SOURCE MATERIAL:
--
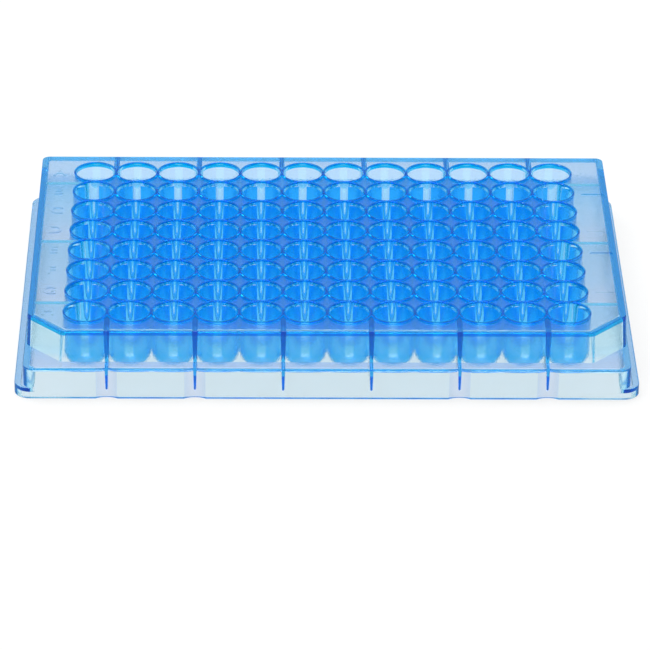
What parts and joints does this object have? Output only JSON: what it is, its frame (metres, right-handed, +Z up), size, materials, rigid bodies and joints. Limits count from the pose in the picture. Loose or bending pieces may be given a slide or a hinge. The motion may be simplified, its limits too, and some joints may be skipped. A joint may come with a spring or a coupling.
{
  "type": "well plate",
  "caption": "Shallow rectangular moulded laboratory plate with a grid of round-bottom wells, a stepped skirt and two cut corners.",
  "frame": {"origin": "centre of the footprint, on the surface that the plate stands on", "axes": "+X along the columns, from the first to the last; +Y towards the rear row, away from the two cut corners; +Z up, out of the wells"},
  "size_m": [0.1278, 0.0854, 0.0143],
  "materials": {
    "clear_blue_plastic": "polished, transparent"
  },
  "bodies": {
    "root": {"well_plate": "clear_blue_plastic"}
  },
  "joints": []
}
--
EXERCISE: Return the listing above word for word.

RESPONSE:
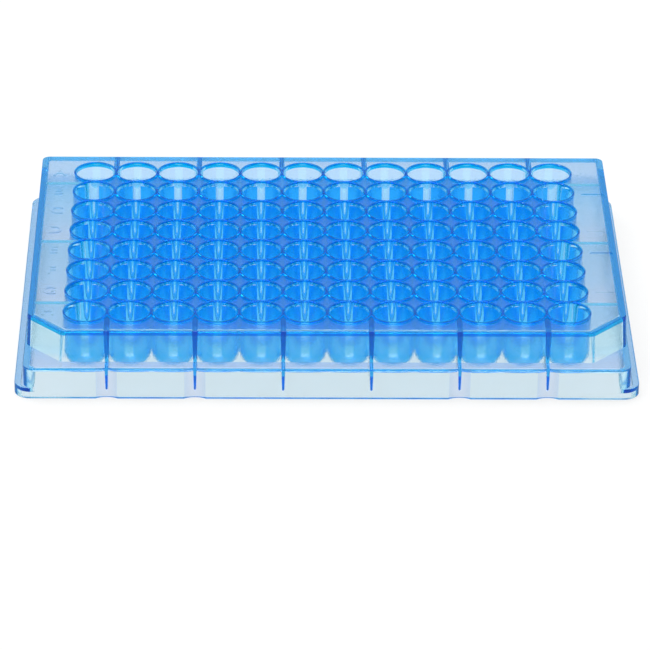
What parts and joints does this object have? Output only JSON: what it is, its frame (metres, right-handed, +Z up), size, materials, rigid bodies and joints. Limits count from the pose in the picture. Loose or bending pieces may be given a slide or a hinge. The motion may be simplified, its limits too, and some joints may be skipped. A joint may come with a spring or a coupling.
{
  "type": "well plate",
  "caption": "Shallow rectangular moulded laboratory plate with a grid of round-bottom wells, a stepped skirt and two cut corners.",
  "frame": {"origin": "centre of the footprint, on the surface that the plate stands on", "axes": "+X along the columns, from the first to the last; +Y towards the rear row, away from the two cut corners; +Z up, out of the wells"},
  "size_m": [0.1278, 0.0854, 0.0143],
  "materials": {
    "clear_blue_plastic": "polished, transparent"
  },
  "bodies": {
    "root": {"well_plate": "clear_blue_plastic"}
  },
  "joints": []
}